John’s passion is convincing, but I wonder if I can’t challenge him further on the matter.
“Is it shortsighted to hate Jesus simply because you don’t like his fan club?” I ask. “Is there another way around it?”
“Don’t even get me started on Jesus,” John begins. “Before we can even agree to take Jesus seriously, we have to ask ourselves why he never left us with an inspired written work as a guide. If Jesus was the son of God, than obviously he was able to read and write, and if he was able to read and write, why wouldn’t he write down what God wanted out of us himself? Instead he placed his historical fate in the hands of fallible humans who didn’t even bother to write down a narrative of his life until a generation after his death and resurrection?”
“Are you saying that Jesus never existed?” I ask.
“I don’t know if I’d go so far as to state that the historical Jesus never existed,” John says, “but there certainly are a lot of questions and conveniences to the story, especially when one takes into account the historical context it occurred in. What would you say to these things?”

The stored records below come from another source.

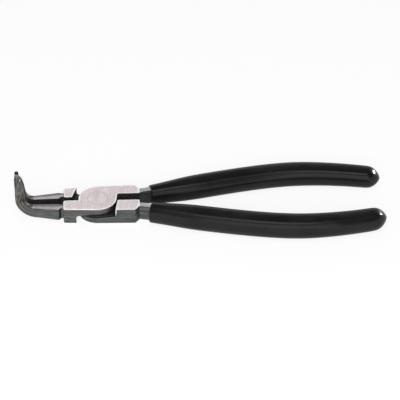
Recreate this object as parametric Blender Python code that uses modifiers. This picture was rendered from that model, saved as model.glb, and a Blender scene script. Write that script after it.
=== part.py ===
"""Circlip pliers for internal retaining rings, with jaws bent up through 90 degrees.

The jaws point to -X and bend up to +Z, and the handles run to +X.  The pivot is the Z axis, and
z = 0 is the ground underside of the joint.  The pliers are closed.  Both halves are the same
forging, the lower one turned over about the X axis, apart from its jaw, which also bends up.
"""
import math

import bmesh
import bpy
from mathutils import Matrix, Vector
from mathutils.geometry import interpolate_bezier

MM = 0.001

# Joint: each half keeps a lap plate under or over the middle plane of a slot milled across it
JOINT_THICKNESS = 7.8 * MM
LAP_GAP = 0.3 * MM
DISC_RADIUS = 8.6 * MM
SLOT_EAR_WALL = 11.4 * MM       # from the pivot to the slot's wall at the jaw
SLOT_EAR_TILT = math.radians(16)  # of that wall from the Y axis
SLOT_EAR_FILLET = 1.2 * MM
SLOT_SHOULDER_WALL = 9.05 * MM  # from the pivot to its wall at the handle
SLOT_SHOULDER_TILT = math.radians(7.7)
SLOT_SHOULDER_FILLET = 0.6 * MM
LAP_CHAMFER = 1.0 * MM
FACE_CHAMFER = 0.18 * MM

# Ear: the flat root of the jaw, beside the joint, measured from the pivot
EAR_END = 15.3 * MM
EAR_INNER = 1.2 * MM
EAR_OUTER = 7.75 * MM
EAR_CORNER = 1.0 * MM

# Shoulder: the flat root of the handle, measured from the pivot
SHOULDER_END = 18.9 * MM
SHOULDER_INNER = 1.73 * MM
SHOULDER_OUTER = 9.1 * MM
SHOULDER_BEVEL_LENGTH = 2.2 * MM
SHOULDER_BEVEL_DEPTH = 2.9 * MM
SHOULDER_CORNER = 1.0 * MM
STRIP_STEP = 1.3 * MM           # by which the lap plate is narrower than the shoulder under it
STRIP_ROOT = 0.2 * MM           # from the disc to the cut that makes the step
STRIP_CORNER = 0.9 * MM

# Jaw: a straight shank, a bend and a leg that tapers to a thin round tip
SHANK_START = 17.9 * MM         # from the pivot, where the shank is widest
SHANK_TOP = 3.5 * MM            # heights count from the middle plane of the joint
SHANK_BOTTOM = 3.7 * MM
SHANK_WIDTH = 3.8 * MM
SHANK_OFFSET = 4.1 * MM         # of its middle from the plane between the jaws
WAIST_WIDTH = 2.3 * MM
WAIST_POSITION = 16.3 * MM
WAIST_RAMP = 1.1 * MM           # length over which the waist opens out into the shank
WAIST_RISE = 0.5 * MM           # of its underside above the shank's
BEND_START = 28.4 * MM          # of the inner curve
BEND_OUTER_START = 26.7 * MM
BEND_TOP = 3.1 * MM
BEND_WIDTH = 2.6 * MM
BEND_OFFSET = 3.2 * MM
BEND_OUTER_RADIUS = 9.8 * MM
BEND_INNER_RADIUS = 3.8 * MM
BEND_DEPTH = 6.2 * MM           # of the shank where the bend starts
LEG_OFFSET = 1.65 * MM
LEG_WIDTH = 2.3 * MM
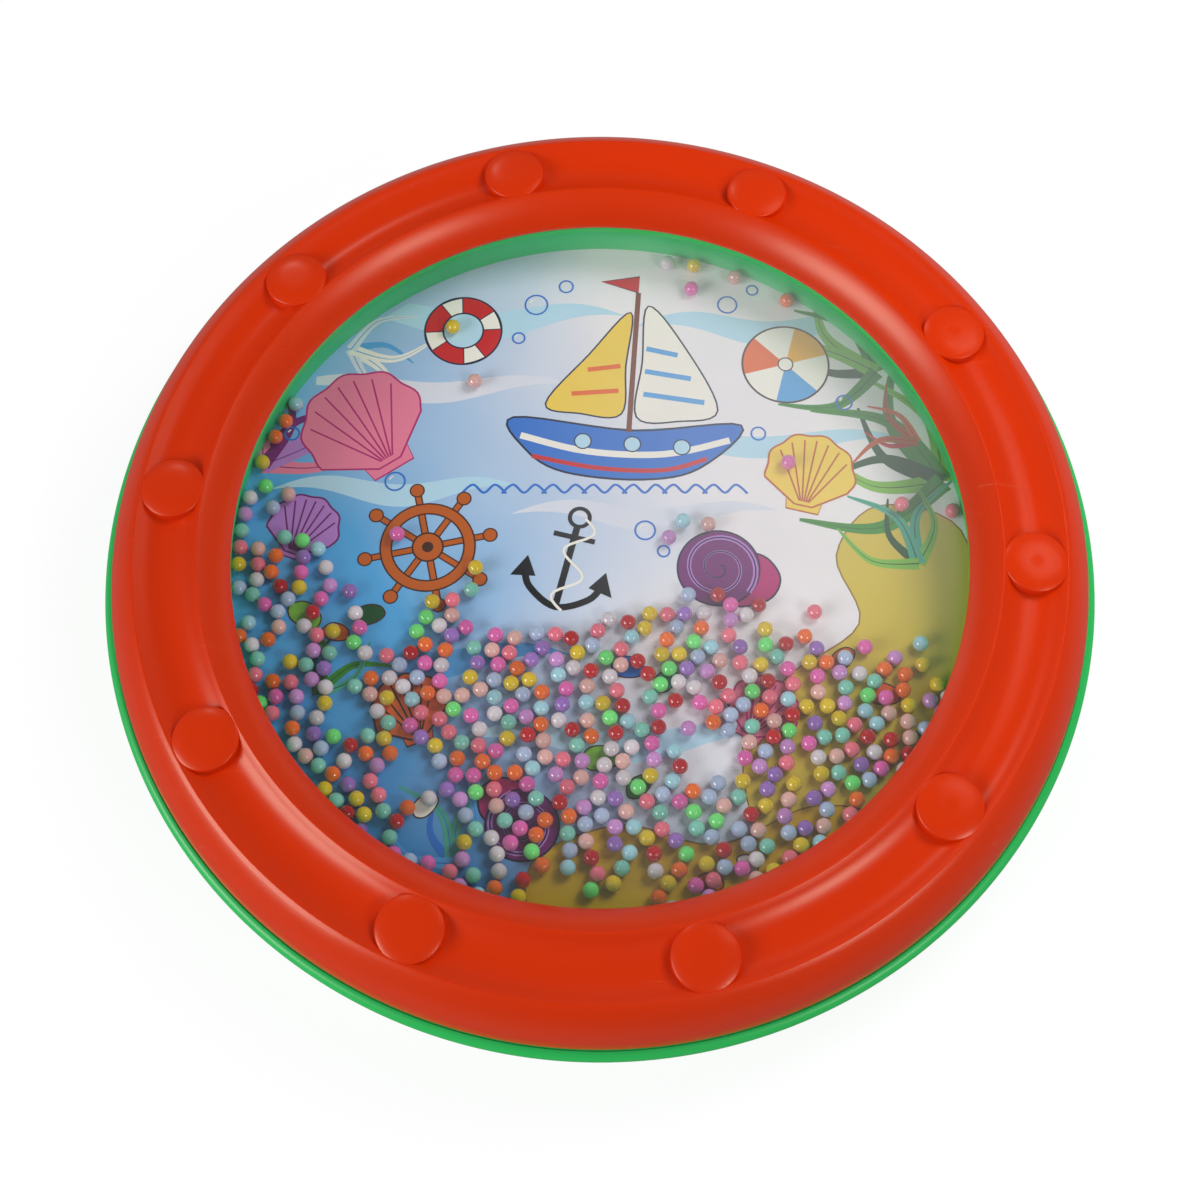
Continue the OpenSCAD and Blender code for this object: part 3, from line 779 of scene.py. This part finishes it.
def join(tree, value, socket):
    """Links another node's output to a socket, or sets the socket's own value."""
    if isinstance(value, bpy.types.NodeSocket):
        tree.links.new(value, socket)
    else:
        socket.default_value = value


def feed(tree, made, **values):
    """Links or sets the inputs of a node by name, with underscores for spaces."""
    for key, value in values.items():
        join(tree, value, made.inputs[key.replace("_", " ")])


def node(tree, kind, **values):
    """Node with its inputs linked or set, and its own settings, by name."""
    made = tree.nodes.new(kind)
    for key, value in values.items():
        if key in made.inputs:
            join(tree, value, made.inputs[key])
        else:
            setattr(made, key, value)
    return made


def math_node(tree, operation, a, b):
    made = tree.nodes.new("ShaderNodeMath")
    made.operation = operation
    join(tree, a, made.inputs[0])
    join(tree, b, made.inputs[1])
    return made.outputs[0]


def times(tree, a, b):
    return math_node(tree, "MULTIPLY", a, b)


def plus(tree, a, b):
    return math_node(tree, "ADD", a, b)


def mix_colour(tree, fac, a, b, blend="MIX"):
    made = tree.nodes.new("ShaderNodeMix")
    made.data_type = "RGBA"
    made.blend_type = blend
    join(tree, fac, made.inputs[0])
    join(tree, a, made.inputs[6])
    join(tree, b, made.inputs[7])
    return made.outputs[2]


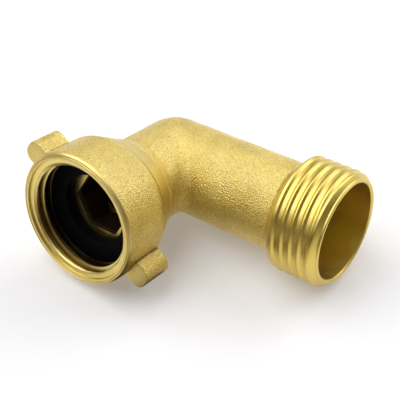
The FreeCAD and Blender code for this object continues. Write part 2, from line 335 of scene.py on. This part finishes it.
# Sand moulds are never quite true, so the cast skin wanders by a few hundredths. Each wave has its
# steps per millimetre and its depth.
SKIN_WAVES = ((0.16, 0.07), (0.5, 0.025))
SKIN_OUTSIDE, SKIN_ENDS_SHORT = TUBE_RADIUS - 0.7, 0.3
for vert in casting.verts:
    on_outlet, along, off_axis = on_arm(vert.co)
    skin_to = (SHOULDER_FROM if on_outlet else COLLAR_TURNED_FROM) - SKIN_ENDS_SHORT
    if off_axis > SKIN_OUTSIDE and along < skin_to:
        vert.co += vert.normal * sum(noise.noise(vert.co * per_mm) * depth
                                     for per_mm, depth in SKIN_WAVES)


def finished(bm, name, body, node, finishes, finish_of, place):
    """Makes the object of a piece, lays it in the frame and stands it for its CAD node."""
    for face in bm.faces:
        face.smooth = True
        face.material_index = finishes.index(finish_of(face.calc_center_median()))
    bmesh.ops.transform(bm, matrix=place, verts=bm.verts)
    mesh = bpy.data.meshes.new(name)
    bm.to_mesh(mesh)
    bm.free()
    mesh.set_sharp_from_angle(angle=math.radians(50))
    for finish in finishes:
        mesh.materials.append(finish)
    piece = bpy.data.objects.new(name, mesh)
    bpy.context.scene.collection.objects.link(piece)
    flats = piece.modifiers.new("flats_stay_flat", "WEIGHTED_NORMAL")
    flats.keep_sharp = True
    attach(piece, body)
    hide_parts(node)
    return piece


def feed(tree, made, values):
    """Sets a node's inputs, or links them where the value is another node's output."""
    for name, value in values.items():
        if isinstance(value, bpy.types.NodeSocket):
            tree.links.new(value, made.inputs[name])
        else:
            made.inputs[name].default_value = value


def add_node(tree, kind, values=None, **settings):
    """Adds a node with its settings and its inputs."""
    made = tree.nodes.new(kind)
    for name, value in settings.items():
        setattr(made, name, value)
    feed(tree, made, values or {})
    return made


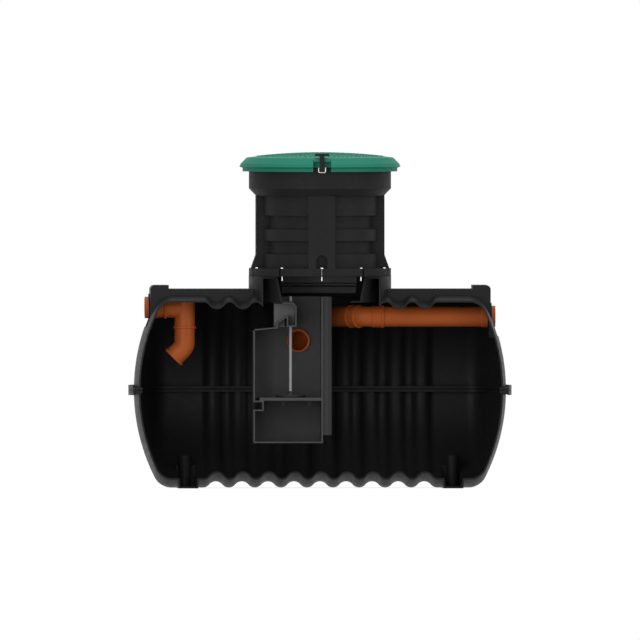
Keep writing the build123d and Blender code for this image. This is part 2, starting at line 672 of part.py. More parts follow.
def make_wall_socket(side, pipe_z):
    """Socket for a drain pipe, passing through a flat pad and necked down inside the tank."""
    mouth, end, bore = PAD_X + STUB_REACH, SOCKET_END_X + FIT_GAP, PIPE_RADIUS - PIPE_WALL
    step = mouth - SOCKET_DEPTH
    outline = [(SOCKET_BORE_RADIUS, mouth), (SOCKET_RADIUS - SOCKET_CHAMFER, mouth),
               (SOCKET_RADIUS, mouth - 2 * SOCKET_CHAMFER), (SOCKET_RADIUS, step),
               (PIPE_RADIUS, step - SOCKET_SHOULDER), (PIPE_RADIUS, end), (bore, end), (bore, step),
               (SOCKET_BORE_RADIUS, step)]
    return Pos(0, 0, pipe_z) * Rot(0, side * 90, 0) * revolved(outline)


def make_inlet_tee():
    """Tee with an open top, its branch on the inlet and its run pointing down."""
    height, bore = TEE_RISE + TEE_DEPTH, PIPE_RADIUS - PIPE_WALL
    run = Pos(INLET_DROP_X, 0, TEE_BOTTOM_Z)
    solid = run * extrude(Circle(PIPE_RADIUS), height)
    solid += bar_x(-SOCKET_END_X, INLET_DROP_X, INLET_Z, PIPE_RADIUS)
    tee = solid - run * extrude(Circle(bore), height)
    tee -= bar_x(-SOCKET_END_X - PIPE_WALL, INLET_DROP_X, INLET_Z, bore)
    low_socket = Pos(INLET_DROP_X, 0, TEE_BOTTOM_Z + BEAD_HALF_WIDTH) * bead_ring(PIPE_RADIUS)
    branch_place = Pos(BEAD_HALF_WIDTH - SOCKET_END_X, 0, INLET_Z) * Rot(0, 90, 0)
    return tee + low_socket + branch_place * bead_ring(PIPE_RADIUS)


def make_inlet_dip():
    """Drop pipe that ends in a 45 degree elbow with a rimmed mouth."""
    slope = sin(radians(45))
    bend_z = INLET_Z - DIP_DEPTH
    mouth = (INLET_DROP_X - DIP_MOUTH_REACH * slope, 0, bend_z - DIP_MOUTH_REACH * slope)
    points = [(INLET_DROP_X, 0, TEE_BOTTOM_Z - FIT_GAP), (INLET_DROP_X, 0, bend_z), mouth]
    rim = Pos(mouth[0] + BEAD_HALF_WIDTH * slope, 0, mouth[2] + BEAD_HALF_WIDTH * slope)
    return bent_tube(points, PIPE_RADIUS + DIP_BEND_GAP) + rim * Rot(0, 45, 0) * bead_ring(PIPE_RADIUS)


def make_outlet_pipe():
    """Straight pipe from the outlet socket to the first bend."""
    bore = bar_x(OUTLET_JOINT_X - PIPE_WALL, SOCKET_END_X + PIPE_WALL, OUTLET_Z, PIPE_RADIUS - PIPE_WALL)
    return bar_x(OUTLET_JOINT_X, SOCKET_END_X, OUTLET_Z, PIPE_RADIUS) - bore


def outlet_route():
    """Corners of the line from the first bend round behind the unit into its back wall."""
    start = Vector(OUTLET_JOINT_X - FIT_GAP, 0, OUTLET_Z)
    turn = Vector(OUTLET_BEND_X, 0, OUTLET_Z)
    rear = Vector(OUTLET_REAR_X, OUTLET_REAR_Y, OUTLET_Z - OUTLET_REAR_DROP)
    behind = Vector(UNIT_MOUTH_X, OUTLET_REAR_Y, UNIT_MOUTH_Z)
    mouth = Vector(UNIT_MOUTH_X, UNIT_BACK_Y - UNIT_WALL - MOUTH_REACH, UNIT_MOUTH_Z)
    return start, turn, rear, behind, mouth


def make_outlet_bend():
    """Bend that turns the outlet line down and back, with a bead on its upper end."""
    start, turn, rear, behind, mouth = outlet_route()
    tube = bent_tube([start, turn, turn + (rear - turn) * OUTLET_SPLIT], OUTLET_BEND_RADIUS)
    return tube + Pos(start.X - BEAD_HALF_WIDTH, 0, OUTLET_Z) * Rot(0, 90, 0) * bead_ring(PIPE_RADIUS)


def make_unit_connector():
    """Line that runs on behind the unit and enters its back wall."""
    start, turn, rear, behind, mouth = outlet_route()
    joint = turn + (rear - turn) * OUTLET_SPLIT + (rear - turn).normalized() * FIT_GAP
    line = bent_tube([joint, rear, behind, mouth], PIPE_RADIUS + CONNECTOR_BEND_GAP)
    rim = Circle(PIPE_RADIUS + SOCKET_BEAD) - Circle(PIPE_RADIUS - PIPE_WALL)
    return line + Pos(*mouth) * extrude(Plane.XZ * rim, MOUTH_REACH - FIT_GAP, dir=(0, 1, 0))


# Clarifying unit

def unit_plan(inset):
    """Plan of the unit: straight left wall, round rear corner, flat back, right wall."""
    left, right, back = UNIT_LEFT_X + inset, UNIT_RIGHT_X - inset, UNIT_BACK_Y - inset
    front = CUT_Y if inset == 0 else CUT_Y - UNIT_WALL
    face = outline_face([(left, front), (left, back), (right, back), (right, front)])
    corner = [v for v in face.vertices() if v.X < left + 1 and v.Y > back - 1]
    return fillet(corner, UNIT_CORNER_RADIUS - inset)


def unit_inside(clearance, z_low, z_high):
    """Space inside the unit's walls, less a clearance."""
    plan = unit_plan(UNIT_WALL + clearance)
    return Pos(0, 0, z_low) * extrude(plan, z_high - z_low)


def make_unit_housing():
    """Open-topped housing with a lower left shoulder, a notch in its left wall and the inlet hole."""
    outside = Pos(0, 0, UNIT_BOTTOM_Z) * extrude(unit_plan(0), UNIT_RIGHT_TOP_Z - UNIT_BOTTOM_Z)
    shell = outside - unit_inside(0, UNIT_BOTTOM_Z + UNIT_WALL, UNIT_RIGHT_TOP_Z + UNIT_WALL)
    notch_in = UNIT_LEFT_X + UNIT_NOTCH_DEPTH
    notch = block(-FAR, notch_in, -FAR, UNIT_BACK_Y, UNIT_NOTCH_LOW_Z, UNIT_NOTCH_TOP_Z)
    jacket = outside & block(-FAR, notch_in + UNIT_WALL, -FAR, UNIT_BACK_Y, UNIT_NOTCH_LOW_Z - UNIT_WALL,
                             UNIT_NOTCH_TOP_Z + UNIT_WALL)
    shell = shell + jacket - notch
    shell -= block(-FAR, UNIT_SHOULDER_X, -FAR, FAR, UNIT_LEFT_TOP_Z, FAR)
    hole = Rot(90, 0, 0) * Cylinder(PIPE_RADIUS + FIT_GAP, 4 * UNIT_WALL)
    return shell - Pos(UNIT_MOUTH_X, UNIT_BACK_Y, UNIT_MOUTH_Z) * hole


def make_side_duct():
    """Upright duct on the unit's right wall, with a bevelled front corner."""
    left, right = UNIT_RIGHT_X + FIT_GAP, UNIT_RIGHT_X + DUCT_WIDTH
    plan = outline_face([(left, DUCT_FRONT_Y), (right - DUCT_CHAMFER_X, DUCT_FRONT_Y),
                         (right, DUCT_FRONT_Y + DUCT_CHAMFER_Y), (right, UNIT_BACK_Y), (left, UNIT_BACK_Y)])
    front, corner_y = DUCT_FRONT_Y + DUCT_WALL, DUCT_FRONT_Y + DUCT_CHAMFER_Y + DUCT_WALL / 3
    inside = outline_face([(left + DUCT_WALL, front), (right - DUCT_CHAMFER_X - DUCT_WALL / 2, front),
                           (right - DUCT_WALL, corner_y), (right - DUCT_WALL, UNIT_BACK_Y - DUCT_WALL),
                           (left + DUCT_WALL, UNIT_BACK_Y - DUCT_WALL)])
    low = UNIT_BOTTOM_Z + DUCT_FLOOR_RISE
    return Pos(0, 0, low) * extrude(plan - inside, UNIT_RIGHT_TOP_Z - low, dir=(0, 0, 1))


def make_unit_hood():
    """Folded sheet over the pull rod, under the funnel's left ledge."""
    top, inset = LEDGE_BOTTOM_Z, HOOD_RIGHT_X - UNIT_WALL
    low = top - HOOD_DROP
    face = outline_face([(HOOD_LEFT_X, top), (HOOD_RIGHT_X, top), (HOOD_RIGHT_X, low), (HOOD_LIP_X, low),
                         (HOOD_LIP_X, low + UNIT_WALL), (inset, low + UNIT_WALL), (inset, top - UNIT_WALL),
                         (HOOD_LEFT_X, top - UNIT_WALL)])
    hood = prism_y(face, CUT_Y, UNIT_BACK_Y - UNIT_WALL - FIT_GAP)
    return hood - Pos(ROD_X, ROD_Y, top) * Cylinder(ROD_RADIUS + ROD_GUIDE_GAP, ROD_HOLE_LENGTH)


def make_unit_cover():
    """Folded cover from the unit's left wall up to a channel beside the hood."""
    foot, tip, throat = COVER_FOOT_X, COVER_TIP_X, COVER_THROAT_X
    places = [foot, tip, tip, throat, throat, tip, tip, foot, foot, UNIT_LEFT_X]
    rises = [UNIT_LEFT_TOP_Z + height for height in COVER_HEIGHTS]
    face = outline_face([(UNIT_LEFT_X, UNIT_LEFT_TOP_Z)] + list(zip(places, rises)))
    return prism_y(face, CUT_Y, UNIT_BACK_Y) & unit_inside(FIT_GAP, UNIT_BOTTOM_Z, UNIT_RIGHT_TOP_Z)


def make_divider_plate():
    """Plate across the unit with the valve's round mouth."""
    span = block(UNIT_LEFT_X + PLATE_SETBACK, FAR, CUT_Y, UNIT_BACK_Y, PLATE_LOW_Z, PLATE_TOP_Z)
    plate = span & unit_inside(FIT_GAP, PLATE_LOW_Z, PLATE_TOP_Z)
    mouth = upright_cylinder(DISC_RADIUS - PLATE_BORE_SETBACK, PLATE_LOW_Z - UNIT_WALL,
                             PLATE_TOP_Z + UNIT_WALL)
    return plate - Pos(ROD_X, ROD_Y, 0) * mouth


def make_valve_seal():
    outer, low, high = DISC_RADIUS - VALVE_SEAL_SETBACK, PLATE_TOP_Z, PLATE_TOP_Z + VALVE_SEAL_THICKNESS
    inner = outer - VALVE_SEAL_WIDTH
    ring = revolved([(inner, low), (outer, low), (outer, high), (inner, high)])
    return Pos(ROD_X, ROD_Y, 0) * ring


def make_valve_disc():
    rim_z = DISC_LOW_Z + DISC_THICKNESS
    outline = [(0, DISC_LOW_Z), (DISC_RADIUS, DISC_LOW_Z), (DISC_RADIUS, rim_z), (DISC_CONE_RADIUS, rim_z),
               (ROD_RADIUS + ROD_GUIDE_GAP, DISC_TOP_Z), (0, DISC_TOP_Z)]
    return Pos(ROD_X, ROD_Y, 0) * revolved(outline)


def make_valve_rod():
    return Pos(ROD_X, ROD_Y, 0) * upright_cylinder(ROD_RADIUS, DISC_TOP_Z, LEDGE_BOTTOM_Z + ROD_RISE)


PIECES = {
    "lower_shell": (make_lower_shell, True),
    "lower_left_end": (make_lower_left_end, True),
    "lower_right_end": (make_lower_right_end, True),
    "upper_shell": (make_upper_shell, True),
    "upper_left_end": (make_upper_left_end, True),
    "upper_right_end": (make_upper_right_end, True),
    "neck": (make_neck, True),
    "joint_seal": (make_joint_seal, True),
    "neck_funnel": (make_neck_funnel, True),
    "neck_gasket": (make_neck_gasket, False),
    "riser": (make_riser, False),
    "flange_screws": (make_flange_screws, False),
    "lid": (make_lid, False),
    "lid_latch": (make_lid_latch, False),
    "latch_bail": (make_latch_bail, False),
    "inlet_tee": (make_inlet_tee, False),
    "inlet_dip": (make_inlet_dip, False),
    "outlet_pipe": (make_outlet_pipe, False),
    "outlet_bend": (make_outlet_bend, False),
    "unit_connector": (make_unit_connector, False),
    "unit_housing": (make_unit_housing, True),
    "side_duct": (make_side_duct, True),
    "unit_hood": (make_unit_hood, True),
    "unit_cover": (make_unit_cover, True),
    "divider_plate": (make_divider_plate, True),
    "valve_seal": (make_valve_seal, False),
    "valve_disc": (make_valve_disc, False),
    "valve_rod": (make_valve_rod, False),
}


def main():
    os.makedirs("parts", exist_ok=True)
    made = {name: (maker(), cut) for name, (maker, cut) in PIECES.items()}
    for side, name in ((-1, "left"), (1, "right")):
        made["floor_post_" + name] = (make_floor_post(side), False)
    for side, name, pipe_z in ((-1, "inlet", INLET_Z), (1, "outlet", OUTLET_Z)):
        made[name + "_socket"] = (make_wall_socket(side, pipe_z), False)
        made[name + "_seal"] = (make_wall_seal(side, pipe_z), False)
    for name, (piece, cut) in made.items():
        if cut:
            piece = piece & keep_behind_cut()
        export_step(FRAME * piece, f"parts/{name}.step")


main()
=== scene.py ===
"""Finishes, small parts and studio stage for a cutaway septic tank.

X runs along the tank to the outlet, -Y is the cut-open front and Z is up. Lengths are in metres.
"""

from math import asin, cos, pi, radians, sin, sqrt, tan

import bpy
from bpy.props import FloatProperty, FloatVectorProperty, IntProperty, PointerProperty
from bpy.types import Operator, Panel, PropertyGroup
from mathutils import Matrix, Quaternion, Vector


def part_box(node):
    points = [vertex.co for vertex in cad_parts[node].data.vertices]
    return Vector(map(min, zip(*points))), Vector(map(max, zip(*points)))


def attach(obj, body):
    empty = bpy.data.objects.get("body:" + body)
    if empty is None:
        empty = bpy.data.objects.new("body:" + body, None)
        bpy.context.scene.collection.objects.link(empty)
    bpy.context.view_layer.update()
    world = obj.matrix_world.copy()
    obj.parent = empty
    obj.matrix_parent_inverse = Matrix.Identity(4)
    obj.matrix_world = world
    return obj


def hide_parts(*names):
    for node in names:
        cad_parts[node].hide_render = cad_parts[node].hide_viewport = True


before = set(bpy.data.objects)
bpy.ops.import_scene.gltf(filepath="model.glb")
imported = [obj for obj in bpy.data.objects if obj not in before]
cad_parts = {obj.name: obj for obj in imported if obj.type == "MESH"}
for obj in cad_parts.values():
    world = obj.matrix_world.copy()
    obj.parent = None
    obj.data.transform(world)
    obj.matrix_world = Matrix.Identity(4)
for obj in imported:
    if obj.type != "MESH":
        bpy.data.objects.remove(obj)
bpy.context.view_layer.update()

bl_info = {
    "name": "Septic Tank Finishes",
    "version": (1, 0, 0),
    "blender": (4, 5, 0),
    "location": "3D View > Sidebar > Septic Tank",
    "description": "Finishes, small parts and studio stage for a cutaway septic tank",
    "category": "Object",
}

MM = 0.001
NEAR = 0.001  # metres within which two places count as one
SMOOTH_ANGLE, BAND_STEP, BEND_STEP = 35, 3, 7  # degrees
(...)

“What would I say to these things?” I repeat the query. Suddenly I realize how much easier it is to ask a probing question than it is to answer one. After a short pause I say, “Well, I guess I would say we have certain instincts and we are highly perceptive beings in terms of our auditory, visual and tactile senses and higher order thinking skills. Often we can sense our way through life based on these built-in functions. God must have thought, in addition to scripture, that this would be sufficient for us to go on.”
I don’t consider whether I believe these words as I utter them other than to conclude that they seem plausible enough. I am not trying to convert John back, I am only aiming to keep the argument alive.
“I often like to figure things out and I enjoy the challenge of a mystery,” I say, “but I don’t like to gamble. If you think Jesus left us at a disadvantage by not bequeathing to us a personal written record, I guess the way you interpret spiritual faith would determine the extent of how much this vexes you. (I.e., do you require a certain amount of evidence before you can make a spiritual leap of faith, or do you enjoy the intellectual stimulation of knowing certain things exist and are real without seeing them.)”
“Born again Christians,” John says, “see things both ways. They believe strongly in faith, but they believe the existence of their faith, and the existence of God and Jesus, can be historically and scientifically proven.”
“I read a book once which sought to historically and scientifically prove the existence of Jesus,” I reply. “It was 500+ pages and it didn’t contain a single convincing argument.”
“Exactly!” John beams. “That is what Christians are good at – making things up. If you’ve ever been to an evangelical church, the minister just paces the stage and makes stuff up for half an hour. Other professions and fields of study depend on something solid and substantive, but not religion.”
“What about philosophy?” I ask.
“What about it.” John says.
“Well, philosophy believes that thoughts and concepts are real, so if God is a concept that started in some man’s brain millennia ago and grew and grew into something so large and huge, then can’t God be real?”
“God is only real in this way as a projection and manifestation of our thoughts,” John responds. “But the big man in the clouds with the beard isn’t actually real, He is not going to judge us when we die, this is what we need to get over.”
“This ‘getting over,’ is this what atheism strives for?” I ask.
“Maybe,” John says. “Atheism is not organized like religion is. I am an atheist but I don’t speak for all atheists. There is no atheistic creed. I am sure, however, that many atheists would no doubt agree with me.”